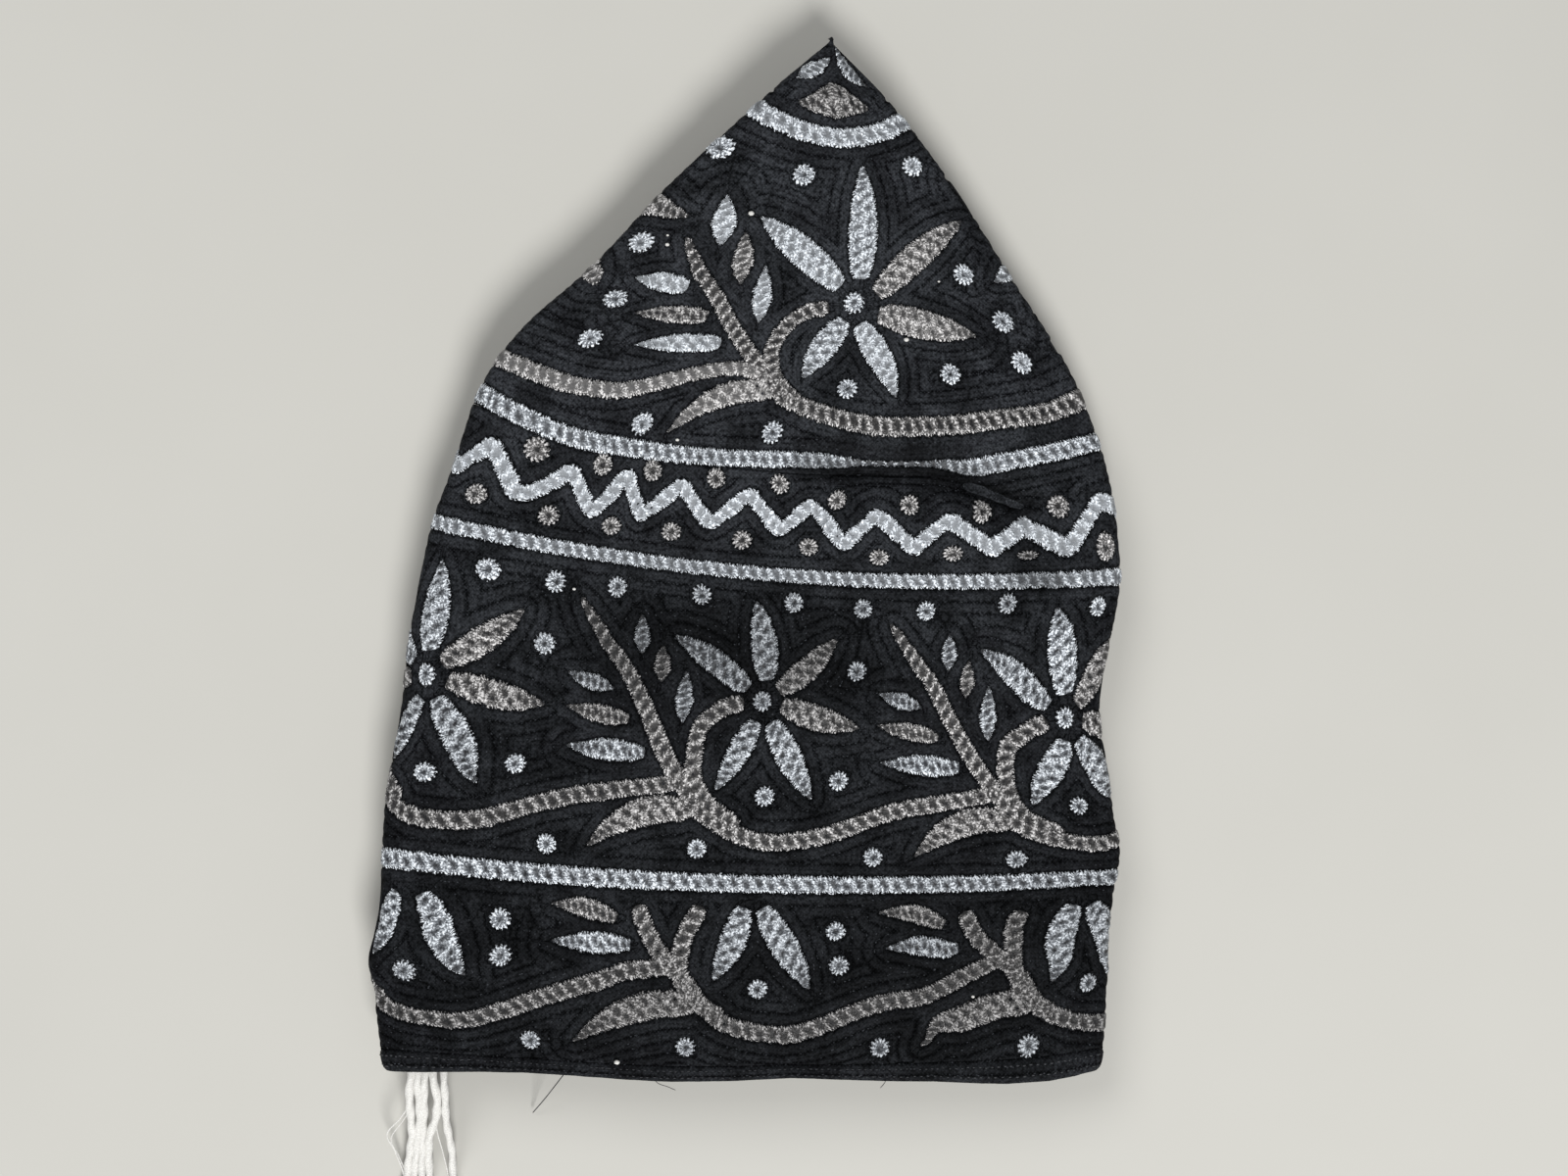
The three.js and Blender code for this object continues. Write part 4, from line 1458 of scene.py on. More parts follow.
@dataclass
class PatternBook:
    """Lays out all the embroidery of the cap, panel by panel."""

    cap: FoldedCap
    band_map: BandMap = field(default_factory=BandMap)
    crown_map: CrownMap = field(default_factory=CrownMap)
    work: Embroidery = field(default_factory=Embroidery)
    seam_turn: float = 0.375
    line_widths: tuple[tuple[str, float, float], ...] = (("lower_line", 38.3, 3.3), ("upper_line", 95.8, 2.6))
    crown_line_width: float = 3.2
    crown_line_back: float = 118.2
    crown_dot: float = 4.4
    crown_stem: float = 3.2
    stem_reach: Point = (50.0, 66.4)
    fan_width: float = 7.1
    leaf_width: float = 3.3
    zigzag_dot: float = 4.0
    ring_radius: float = 20.8
    ring_width: float = 3.9
    zigzag_width: float = 2.9
    zigzag_pitch: float = 14.2
    zigzag_heights: Point = (104.0, 111.0)
    zigzag_dot_gaps: Point = (8.6, 9.4)
    round_steps: int = 2200
    zigzag_steps: int = 2600
    ring_steps: int = 700
    easing: float = 2.0

    def band(self) -> Pattern:
        """Lays out the side band.

        Returns:
            Its embroidery, without the line where the crown begins.
        """
        found = Pattern(self.band_map.spot)
        start, front_end = self.band_map.start, self.band_map.front_end
        for n in range(-1, self.band_map.repeats - 1):
            root = self.band_map.first_flower + self.band_map.repeat * n
            layers = (
                (PLANT_VARIATIONS, self.band_map.flower_height, BAND_MOTIFS, BAND_DOTS),
                (BORDER_VARIATIONS, 0.0, BORDER_MOTIFS, BORDER_DOTS),
            )
            for variations, height, motifs, dots in layers:
                varied = variations.get(n, Variation())
                petals = [motif for motif in motifs if motif.shape is Shape.PETAL]
                shares = zip(petals, varied.petals)
                wider = [replace(petal, width=petal.width * share) for petal, share in shares]
                motifs = [*wider, *petals[len(wider) :], *(motif for motif in motifs if motif not in petals)]
                self.add_motifs(found, "band", motifs, lambda flat: varied.apply(flat) + (root, height))
                self.add_dots(found, "band_dots", dots, lambda flat: varied.apply(flat) + (root, height))
            low = [dot for dot in BORDER_LOW_DOTS if not start - 3 < root + dot.centre[0] < front_end]
            self.add_dots(found, "band_dots", low, lambda flat: flat + (root, 0.0))
        low = [Dot(SILVER, spot) for spot in BORDER_LOW_DOTS_FRONT]
        self.add_dots(found, "band_dots", low, lambda flat: flat)
        around = self.around()
        for name, height, width in self.line_widths:
            path = np.stack([around, np.full(len(around), height)], 1)
            found.strips[name] = [self.work.strip(path, width, Shape.LINE)]
        zigzag, upper, lower = self.zigzag()
        found.strips["zigzag"] = [self.work.strip(zigzag, self.zigzag_width, Shape.LINE)]
        dots = [(spot, ZIGZAG_FLAT_DOTS.get(spot, 1.0)) for spot in upper + lower]
        dots = [Dot(Thread.TAUPE, spot, self.zigzag_dot, flatness) for spot, flatness in dots]
        self.add_dots(found, "zigzag_dots", dots, lambda flat: flat)
        return found

    def around(self) -> Array:
        """Distances all the way round the band, from the hidden seam in the right gusset."""
        start = float(self.band_map.distance(np.array([self.seam_turn]))[0])
        return np.linspace(start, start + self.band_map.length, self.round_steps)

    def zigzag(self) -> tuple[Array, list[Point], list[Point]]:
        """Follows the zigzag as the photo shows it on the front, and evenly round the rest of the band.

        Returns:
            The path round the band, and the dots above its valleys and below its peaks.
        """
        valley, peak = self.zigzag_heights
        upper_gap, lower_gap = self.zigzag_dot_gaps
        corners = list(ZIGZAG_FRONT)
        upper, lower = list(ZIGZAG_UPPER_DOTS), list(ZIGZAG_LOWER_DOTS)
        first, last = corners[0][0] + self.band_map.length, corners[-1][0]
        count = 2 * round((first - last) / self.zigzag_pitch)
        step = (first - last) / (count - 1)
        for n in range(1, count - 1):
            spot = last + n * step
            low = n % 2 == 1
            corners.append((spot, valley if low else peak))
            (upper if low else lower).append((spot, valley + upper_gap if low else peak - lower_gap))
        start = self.around()[0]
        corners = [(x + self.band_map.length if x < start else x, y) for x, y in corners]
        corners.sort()
        corners = [(corners[-1][0] - self.band_map.length, corners[-1][1]), *corners]
        path = evenly(np.array(corners, float), self.zigzag_steps)
        reach = round(6 * self.easing)
        window = np.exp(-0.5 * (np.arange(-reach, reach + 1) / self.easing) ** 2)
        window /= window.sum()
        eased = [np.convolve(np.pad(line, reach, "edge"), window, "valid") for line in path.T]
        return np.stack(eased, 1), upper, lower

    def crown(self) -> Pattern:
        """Lays out the crown.

        Returns:
            Its embroidery.
        """
        found = Pattern(self.crown_map.spot)
        degrees, radius = np.array(CROWN_VINE).T
        spots = self.crown_map.flat(*np.array(CROWN_DOTS).T)
        dots = [Dot(Thread.SILVER, tuple(spot), self.crown_dot) for spot in spots]
        for n in range(self.crown_map.repeats):
            even = n * math.tau / self.crown_map.repeats
            lean, next_lean = CROWN_LEANS[n], CROWN_LEANS[(n + 1) % self.crown_map.repeats]
            varied = CROWN_VARIATIONS.get(n, Variation())
            spin, spin_even = self.spin(even + math.radians(lean)), self.spin(even)
            reached = degrees + np.interp(degrees, self.stem_reach, (0, next_lean - lean))
            vine = self.crown_map.flat(reached, radius)
            stem = Motif(Thread.TAUPE, Shape.STEM, self.crown_stem, (*CROWN_STEM, *map(tuple, vine)))
            self.add_motifs(found, "crown", (*CROWN_MOTIFS, stem), lambda flat: varied.apply(flat) @ spin)
            self.add_dots(found, "crown_dots", dots, lambda flat: varied.apply(flat) @ spin)
            self.add_motifs(found, "apex", self.apex_motifs(n), lambda flat: flat @ spin_even)
        degrees = np.linspace(0, 360, self.ring_steps) + (self.seam_turn - self.crown_map.middle) * 360
        ring = self.crown_map.flat(degrees, np.full(len(degrees), self.ring_radius))
        found.strips["apex_ring"] = [self.work.strip(ring, self.ring_width, Shape.LINE)]
        return found

    @staticmethod
    def spin(angle: float) -> Array:
        """What carries flat spots round the crown's centre by an angle."""
        return np.array([[math.cos(angle), math.sin(angle)], [-math.sin(angle), math.cos(angle)]])

    def apex_motifs(self, repeat: int) -> tuple[Motif, ...]:
        """Draws what is inside the ring.

        Args:
            repeat: The number of the crown's repeat.

        Returns:
            The fan and the petal of that repeat.
        """
        paths = (APEX_FAN, APEX_PETALS.get(repeat, APEX_PETAL))
        fan, petal = (tuple(map(tuple, self.crown_map.flat(*np.array(path).T))) for path in paths)
        fan = Motif(Thread.TAUPE, Shape.FAN, self.fan_width, fan)
        return fan, Motif(Thread.SILVER, Shape.LEAF, self.leaf_width, petal)

    def crown_line(self) -> Pattern:
        """Lays out the silver line where the crown begins, which hides in the fold for part of the front.

        Returns:
            The line alone.
        """
        found = Pattern(self.band_map.spot)
        around = self.around()
        front = np.array(CROWN_LINE_FRONT)
        along = self.band_map.start + np.mod(around - self.band_map.start, self.band_map.length)
        height = hermite(front[:, 0], front[:, 1:], np.clip(along, *front[[0, -1], 0]))[:, 0]
        height = np.where(along <= front[-1, 0], height, self.crown_line_back)
        strip = self.work.strip(np.stack([around, height], 1), self.crown_line_width, Shape.LINE)
        along = self.band_map.start + np.mod(strip.middle[:, 0] - self.band_map.start, self.band_map.length)
        shown = np.interp(along, *np.array(CROWN_LINE_SHOWN).T)
        found.strips["crown_line"] = [replace(strip, half=strip.half * shown)]
        return found

    def add_motifs(
        self,
        found: Pattern,
        panel: str,
        motifs: Iterable[Motif],
        move: Callable[[Array], Array],
    ) -> None:
        """Lays out a repeat's motifs.

        Args:
            found: The pattern that they join.
            panel: The panel's name.
            motifs: The motifs, as drawn.
            move: Carries them to their repeat.
        """
        for motif in motifs:
            kind = "vines" if motif.shape in (Shape.LINE, Shape.STEM) else "petals"
            strip = self.work.strip(move(smooth_path(motif.path)), motif.width, motif.shape)
            found.strips.setdefault(f"{panel}_{motif.thread.value}_{kind}", []).append(strip)

    @staticmethod
    def add_dots(found: Pattern, name: str, dots: Iterable[Dot], move: Callable[[Array], Array]) -> None:
        """Lays out a repeat's dots.

        Args:
            found: The pattern that they join.
            name: The name of their piece.
            dots: The dots, as drawn.
            move: Carries them to their repeat.
        """
        for dot in dots:
            centre = move(np.array(dot.centre, float)[None, :])[0]
            found.dots.setdefault(name, []).append(replace(dot, centre=tuple(centre)))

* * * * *

_Required work_
Set down, exactly as written, each line of the data from its opening line through the one containing "out all the". Output nothing more.

_Exercise result_
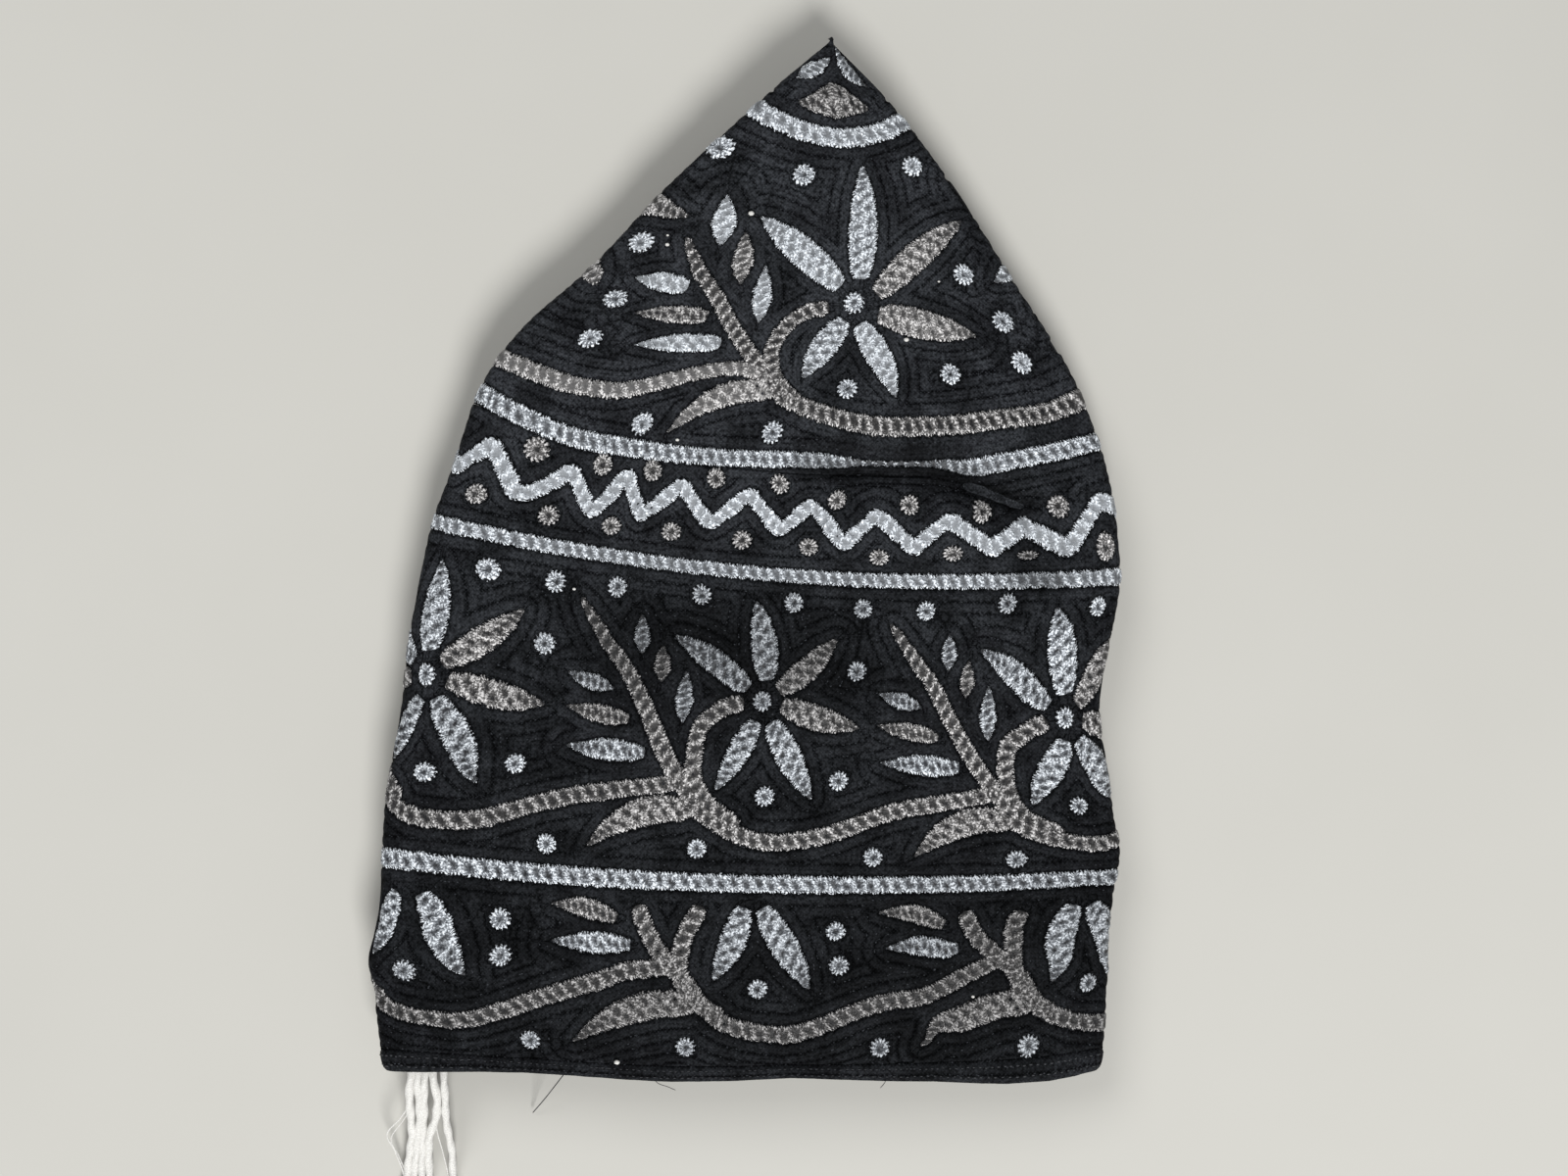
The three.js and Blender code for this object continues. Write part 4, from line 1458 of scene.py on. More parts follow.
@dataclass
class PatternBook:
    """Lays out all the embroidery of the cap, panel by panel."""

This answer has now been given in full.